TO BE DONE: Print the entire listing. Each line must match the original exactly.

TASK INPUTS:

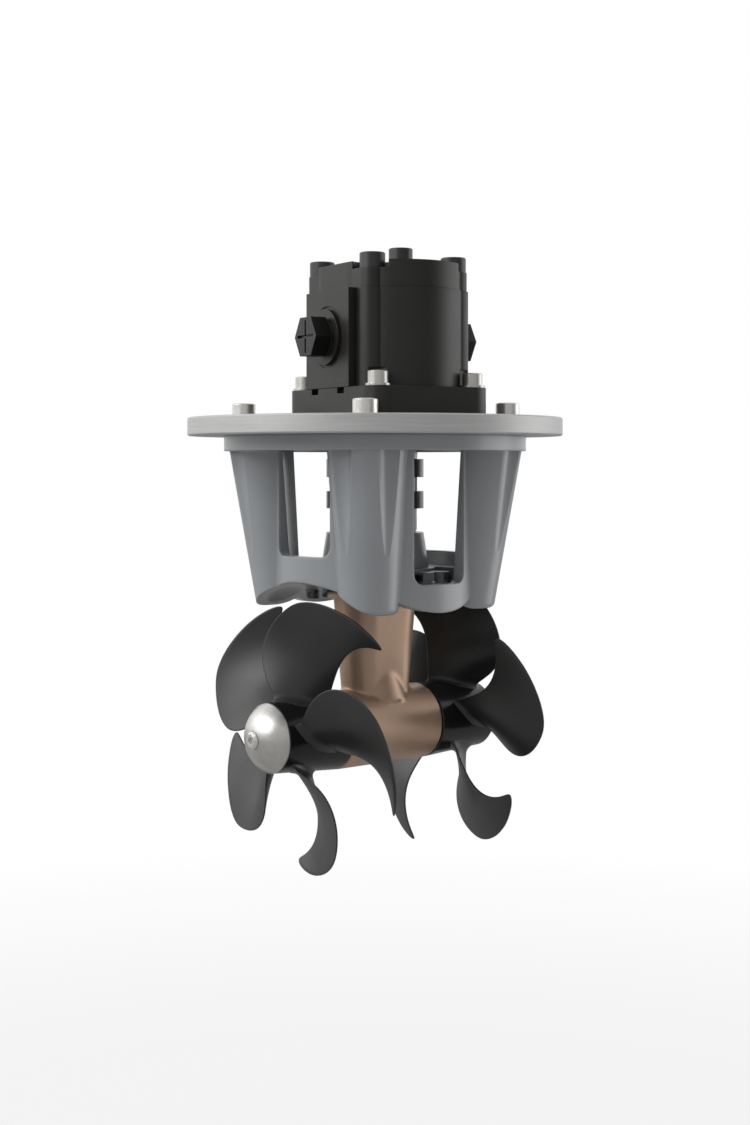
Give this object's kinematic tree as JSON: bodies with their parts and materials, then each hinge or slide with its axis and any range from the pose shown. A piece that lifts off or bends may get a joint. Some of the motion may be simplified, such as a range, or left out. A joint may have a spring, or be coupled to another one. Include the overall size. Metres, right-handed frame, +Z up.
{
  "type": "bow thruster",
  "caption": "Tunnel bow thruster: gear motor on a windowed bracket drives the propellers through a coupling, an upright shaft and a bronze bevel gear leg.",
  "frame": {"origin": "crown of the saddle that rests on the tunnel's outer wall, on the drive shaft's axis", "axes": "+Z up along the drive shaft towards the motor; X along the propeller shaft, with the near propeller of the picture at -X"},
  "size_m": [0.25, 0.25, 0.4128],
  "materials": {
    "brushed_plate": "brushed",
    "grey_casting": "satin grey paint",
    "bright_steel": "satin zinc plating",
    "dark_steel": "satin, dark",
    "black_steel": "satin black",
    "black_paint": "satin black paint",
    "black_plastic": "matte",
    "bearing_steel": "ground",
    "bush_bronze": "machined",
    "bronze": "satin cast bronze",
    "rubber": "matte",
    "propeller_composite": "satin charcoal",
    "anode_alloy": "cast, satin"
  },
  "bodies": {
    "housing": {"adapter_plate": "brushed_plate", "motor_bracket": "grey_casting", "bracket_bolts": "bright_steel", "tunnel_bolts": "dark_steel", "tunnel_washers": "bright_steel", "seal_housing": "grey_casting", "drive_shaft_seal": "rubber", "leg_bolts": "bright_steel", "gear_leg": "bronze", "leg_gasket": "rubber", "upper_drive_bearing": "bearing_steel", "lower_drive_bearing": "bearing_steel", "near_shaft_bearing": "bearing_steel", "near_bearing_cover": "bronze", "near_shaft_seal": "rubber", "far_shaft_bearing": "bearing_steel", "far_bearing_cover": "bronze", "far_shaft_seal": "rubber", "motor_flange": "black_paint", "motor_shaft_seal": "rubber", "motor_body": "black_paint", "motor_end_cover": "black_paint", "motor_flange_screws": "bright_steel", "motor_flange_washers": "bright_steel", "end_cover_screws": "black_steel", "port_plug_left": "black_plastic", "port_plug_right": "black_plastic", "port_seals": "rubber", "lower_bush_block": "bush_bronze", "upper_bush_block": "bush_bronze"},
    "drive_line": {"motor_drive_gear": "bearing_steel", "coupling_upper_half": "dark_steel", "coupling_element": "rubber", "coupling_lower_half": "dark_steel", "coupling_pins": "bright_steel", "drive_shaft": "bearing_steel", "bevel_pinion": "bearing_steel"},
    "motor_idler": {"motor_idler_gear": "bearing_steel"},
    "propeller_group": {"propeller_shaft": "bearing_steel", "bevel_gear": "bearing_steel", "near_propeller": "propeller_composite", "far_propeller": "propeller_composite", "drive_pins": "bright_steel", "propeller_nuts": "bright_steel", "near_anode": "anode_alloy", "far_anode": "anode_alloy", "anode_screws": "bright_steel"}
  },
  "joints": [
    {"name": "propeller_spin", "type": "hinge", "parent": "housing", "child": "propeller_group", "pos_m": [0, 0, -0.0982], "axis": [1, 0, 0], "continuous": true},
    {"name": "drive_spin", "type": "hinge", "parent": "housing", "child": "drive_line", "pos_m": [0, 0, 0], "axis": [0, 0, 1], "continuous": true},
    {"name": "idler_spin", "type": "hinge", "parent": "housing", "child": "motor_idler", "pos_m": [-0.00572, -0.03087, 0.15], "axis": [0, 0, 1], "continuous": true}
  ],
  "couplings": [
    {"joint": "drive_spin", "follows": "propeller_spin", "ratio": -1.4286},
    {"joint": "idler_spin", "follows": "propeller_spin", "ratio": 1.4286}
  ]
}
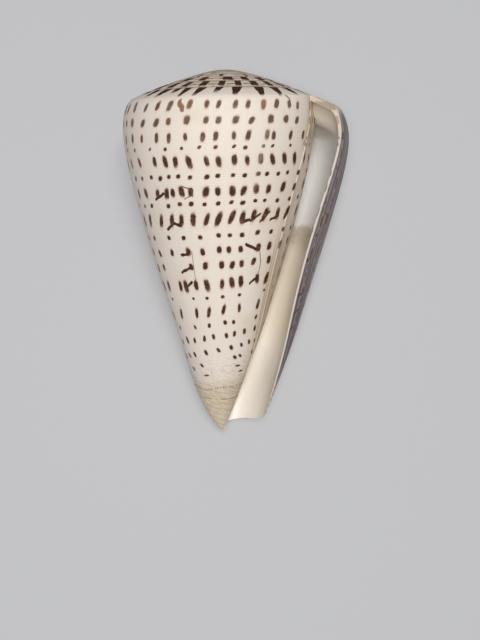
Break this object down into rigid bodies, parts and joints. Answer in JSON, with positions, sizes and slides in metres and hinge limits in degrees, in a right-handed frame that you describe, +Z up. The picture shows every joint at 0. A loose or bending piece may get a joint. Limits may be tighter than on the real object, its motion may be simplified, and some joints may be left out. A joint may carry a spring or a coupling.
{
  "type": "cone shell",
  "caption": "Large leopard cone shell lying on its back: a tall cone with a low domed spire, a long narrow mouth with a thin lip, and rows of dark spots.",
  "frame": {"origin": "middle of the footprint, on the ground plane the shell lies on", "axes": "+Z up; +Y toward the spire, along the shell's length; +X toward the lip, so the mouth opens up and to the right"},
  "size_m": [0.071, 0.1168, 0.0655],
  "materials": {
    "shell": "smooth cream-white calcium carbonate with a soft gloss and rows of dark brown spots"
  },
  "bodies": {
    "root": {"shell": "shell"}
  },
  "joints": []
}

EXERCISE ANSWER:
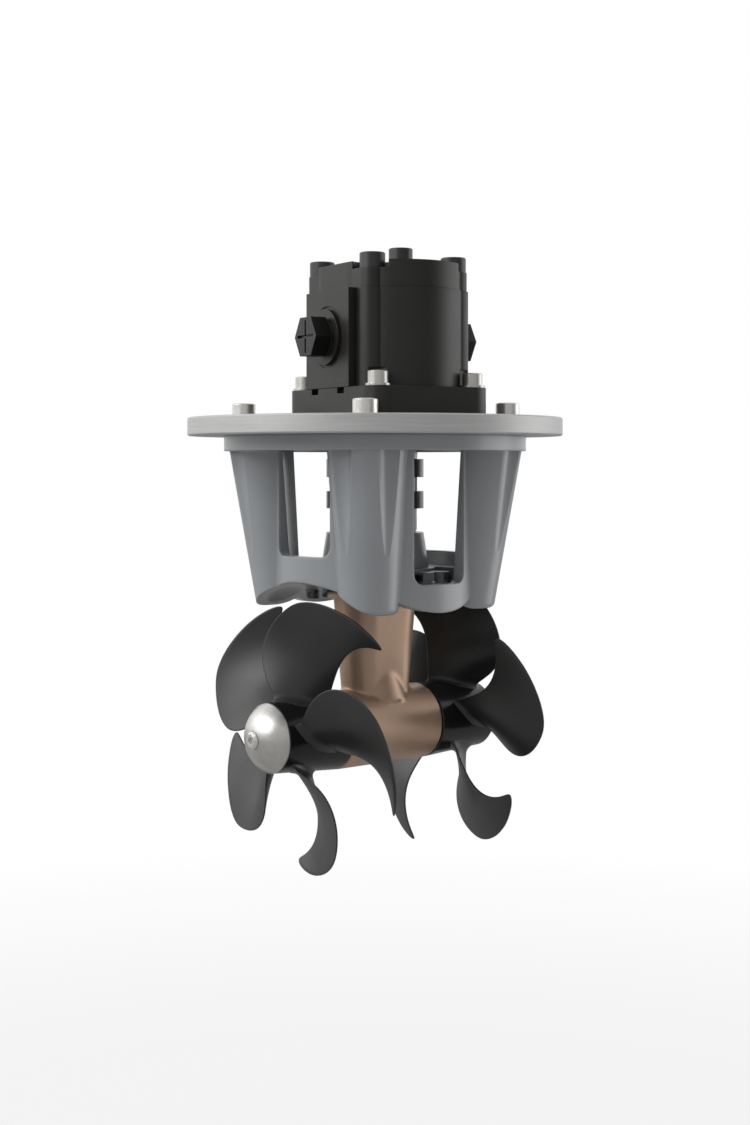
Give this object's kinematic tree as JSON: bodies with their parts and materials, then each hinge or slide with its axis and any range from the pose shown. A piece that lifts off or bends may get a joint. Some of the motion may be simplified, such as a range, or left out. A joint may have a spring, or be coupled to another one. Include the overall size. Metres, right-handed frame, +Z up.
{
  "type": "bow thruster",
  "caption": "Tunnel bow thruster: gear motor on a windowed bracket drives the propellers through a coupling, an upright shaft and a bronze bevel gear leg.",
  "frame": {"origin": "crown of the saddle that rests on the tunnel's outer wall, on the drive shaft's axis", "axes": "+Z up along the drive shaft towards the motor; X along the propeller shaft, with the near propeller of the picture at -X"},
  "size_m": [0.25, 0.25, 0.4128],
  "materials": {
    "brushed_plate": "brushed",
    "grey_casting": "satin grey paint",
    "bright_steel": "satin zinc plating",
    "dark_steel": "satin, dark",
    "black_steel": "satin black",
    "black_paint": "satin black paint",
    "black_plastic": "matte",
    "bearing_steel": "ground",
    "bush_bronze": "machined",
    "bronze": "satin cast bronze",
    "rubber": "matte",
    "propeller_composite": "satin charcoal",
    "anode_alloy": "cast, satin"
  },
  "bodies": {
    "housing": {"adapter_plate": "brushed_plate", "motor_bracket": "grey_casting", "bracket_bolts": "bright_steel", "tunnel_bolts": "dark_steel", "tunnel_washers": "bright_steel", "seal_housing": "grey_casting", "drive_shaft_seal": "rubber", "leg_bolts": "bright_steel", "gear_leg": "bronze", "leg_gasket": "rubber", "upper_drive_bearing": "bearing_steel", "lower_drive_bearing": "bearing_steel", "near_shaft_bearing": "bearing_steel", "near_bearing_cover": "bronze", "near_shaft_seal": "rubber", "far_shaft_bearing": "bearing_steel", "far_bearing_cover": "bronze", "far_shaft_seal": "rubber", "motor_flange": "black_paint", "motor_shaft_seal": "rubber", "motor_body": "black_paint", "motor_end_cover": "black_paint", "motor_flange_screws": "bright_steel", "motor_flange_washers": "bright_steel", "end_cover_screws": "black_steel", "port_plug_left": "black_plastic", "port_plug_right": "black_plastic", "port_seals": "rubber", "lower_bush_block": "bush_bronze", "upper_bush_block": "bush_bronze"},
    "drive_line": {"motor_drive_gear": "bearing_steel", "coupling_upper_half": "dark_steel", "coupling_element": "rubber", "coupling_lower_half": "dark_steel", "coupling_pins": "bright_steel", "drive_shaft": "bearing_steel", "bevel_pinion": "bearing_steel"},
    "motor_idler": {"motor_idler_gear": "bearing_steel"},
    "propeller_group": {"propeller_shaft": "bearing_steel", "bevel_gear": "bearing_steel", "near_propeller": "propeller_composite", "far_propeller": "propeller_composite", "drive_pins": "bright_steel", "propeller_nuts": "bright_steel", "near_anode": "anode_alloy", "far_anode": "anode_alloy", "anode_screws": "bright_steel"}
  },
  "joints": [
    {"name": "propeller_spin", "type": "hinge", "parent": "housing", "child": "propeller_group", "pos_m": [0, 0, -0.0982], "axis": [1, 0, 0], "continuous": true},
    {"name": "drive_spin", "type": "hinge", "parent": "housing", "child": "drive_line", "pos_m": [0, 0, 0], "axis": [0, 0, 1], "continuous": true},
    {"name": "idler_spin", "type": "hinge", "parent": "housing", "child": "motor_idler", "pos_m": [-0.00572, -0.03087, 0.15], "axis": [0, 0, 1], "continuous": true}
  ],
  "couplings": [
    {"joint": "drive_spin", "follows": "propeller_spin", "ratio": -1.4286},
    {"joint": "idler_spin", "follows": "propeller_spin", "ratio": 1.4286}
  ]
}
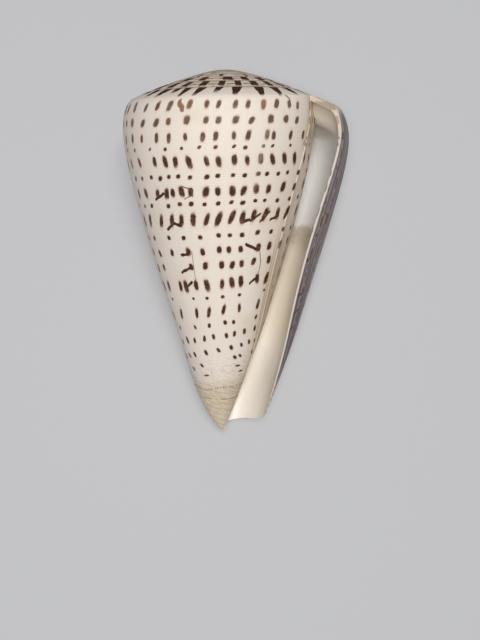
Break this object down into rigid bodies, parts and joints. Answer in JSON, with positions, sizes and slides in metres and hinge limits in degrees, in a right-handed frame that you describe, +Z up. The picture shows every joint at 0. A loose or bending piece may get a joint. Limits may be tighter than on the real object, its motion may be simplified, and some joints may be left out. A joint may carry a spring or a coupling.
{
  "type": "cone shell",
  "caption": "Large leopard cone shell lying on its back: a tall cone with a low domed spire, a long narrow mouth with a thin lip, and rows of dark spots.",
  "frame": {"origin": "middle of the footprint, on the ground plane the shell lies on", "axes": "+Z up; +Y toward the spire, along the shell's length; +X toward the lip, so the mouth opens up and to the right"},
  "size_m": [0.071, 0.1168, 0.0655],
  "materials": {
    "shell": "smooth cream-white calcium carbonate with a soft gloss and rows of dark brown spots"
  },
  "bodies": {
    "root": {"shell": "shell"}
  },
  "joints": []
}